We have concentrated on the shortage of indigenous housing throughout the Northern Territory that the minister’s statement addresses. I will complete my reply to the statement by paying respect to those indigenous people, and there are many of them, who have lovely homes that they respect. Many of these people live in and around Katherine and take great pride in their homes, and it must be difficult for them to constantly have the conditions of some of their countrymen shouted out through the media. I know some of these people have a lot of pressure placed on them by family members and it makes their home life very challenging. It is good to see them strong and determined to make a life for themselves and their families.

One of the communities I have talked about a great deal over the time I have been here is a community called Dillinya, south of Katherine, off the Buntine Highway, next to the Delamere Range and old Delamere Station. I visited Dillinya two weekends ago, along with my husband and traditional owner Sheila Millar. I was so impressed with the way Dillinya has been set up, even more so with the tidiness and cleanliness of this community. Dillinya may only be a small community with five houses, but it is a very good example of how a well-run and organised community could and should be.

At the time I visited, there were only five people living there. There had been others until the week prior but, at this time, only Paddy, Uncle Ronnie, Brian, Patrick and William were living there. They were very pleased to have us visit them, and had gone to great lengths to make us feel welcome. Brian made scones - and I must congratulate him on his first attempt at making scones - ably assisted by over-the-phone instructions from Sheila. Well done, Brian; I do not think I have ever made scones as nice as yours. We had a fabulous day; a morning tea under a mango tree, and we sat talking for some time.

I greatly admire the way this community is run and I have spoken before of the importance that community plays in the lives of people rehabilitating from alcohol, drugs and depression.
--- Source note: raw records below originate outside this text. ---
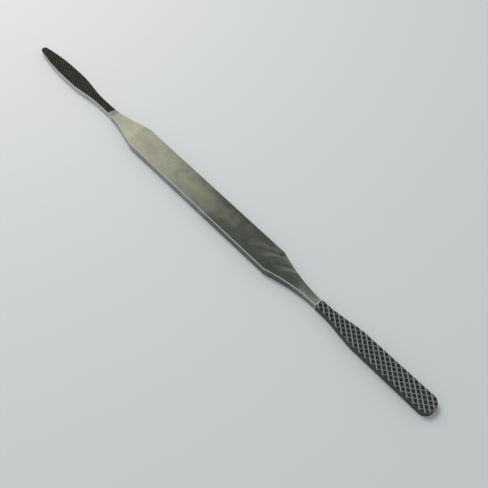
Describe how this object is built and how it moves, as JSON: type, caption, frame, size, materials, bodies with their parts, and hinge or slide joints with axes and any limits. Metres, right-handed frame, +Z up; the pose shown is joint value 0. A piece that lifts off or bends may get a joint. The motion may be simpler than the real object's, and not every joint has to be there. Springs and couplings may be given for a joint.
{
  "type": "double-ended hand file",
  "caption": "Flat-handled steel hand file with a fine cross-cut lancet blade at one end and a coarse round-ended cross-cut rasp at the other.",
  "frame": {"origin": "under the middle of the tool's overall length, on the surface that the handle lies on", "axes": "+X along the tool from the fine file to the coarse rasp, +Y across the handle, +Z up out of its upper face"},
  "size_m": [0.178, 0.0088, 0.0031],
  "materials": {
    "handle_steel": "satin ground, faintly stained",
    "fine_file_steel": "dark cut faces, bright ground sides",
    "coarse_rasp_steel": "dark hardened steel, cut faces",
    "braze": "satin silver braze"
  },
  "bodies": {
    "root": {"handle_bar": "handle_steel", "fine_file": "fine_file_steel", "coarse_rasp": "coarse_rasp_steel", "fine_joint_braze": "braze", "coarse_joint_braze": "braze"}
  },
  "joints": []
}
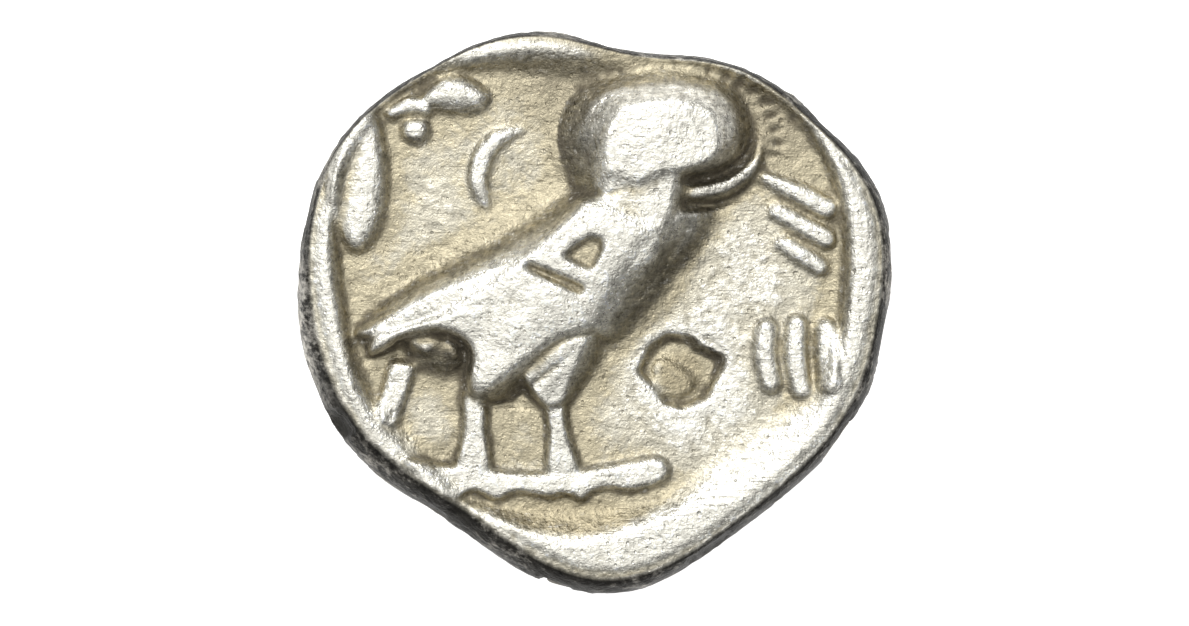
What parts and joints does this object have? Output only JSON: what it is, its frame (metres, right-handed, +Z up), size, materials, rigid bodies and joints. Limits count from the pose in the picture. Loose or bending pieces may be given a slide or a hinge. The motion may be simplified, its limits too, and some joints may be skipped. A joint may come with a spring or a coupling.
{
  "type": "tetradrachm coin",
  "caption": "Thick struck silver coin, an owl in a sunk square on one side and a helmeted head in high relief on the other, worn and test-punched.",
  "frame": {"origin": "under the middle of the flan's outline, on the plane that the worn high points of the head side rest on", "axes": "+Z up, out of the owl side; +Y towards the owl's head, so the owl stands upright; +X to the right as seen looking down on the owl"},
  "size_m": [0.025, 0.0236, 0.0057],
  "materials": {
    "silver": "struck silver, worn bright on the high points, with warm grey-brown toning in the low ground and dark grey on the edge"
  },
  "bodies": {
    "root": {"coin": "silver"}
  },
  "joints": []
}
The reason I include Dillinya in my comments is that the housing and the grounds are kept very neat and well maintained. The houses, which are brick, have their own garden areas, some lawn and all have solar power. Brian has a vegetable garden and there are many mango trees in various stages of growth, all looking very healthy. They have plans to plant more fruit trees in the future. This small community has pride in itself. Another reason that I mentioned Dillinya is that this community has shown that it is responsible in maintaining its infrastructure and would like to expand to cater for larger numbers of people.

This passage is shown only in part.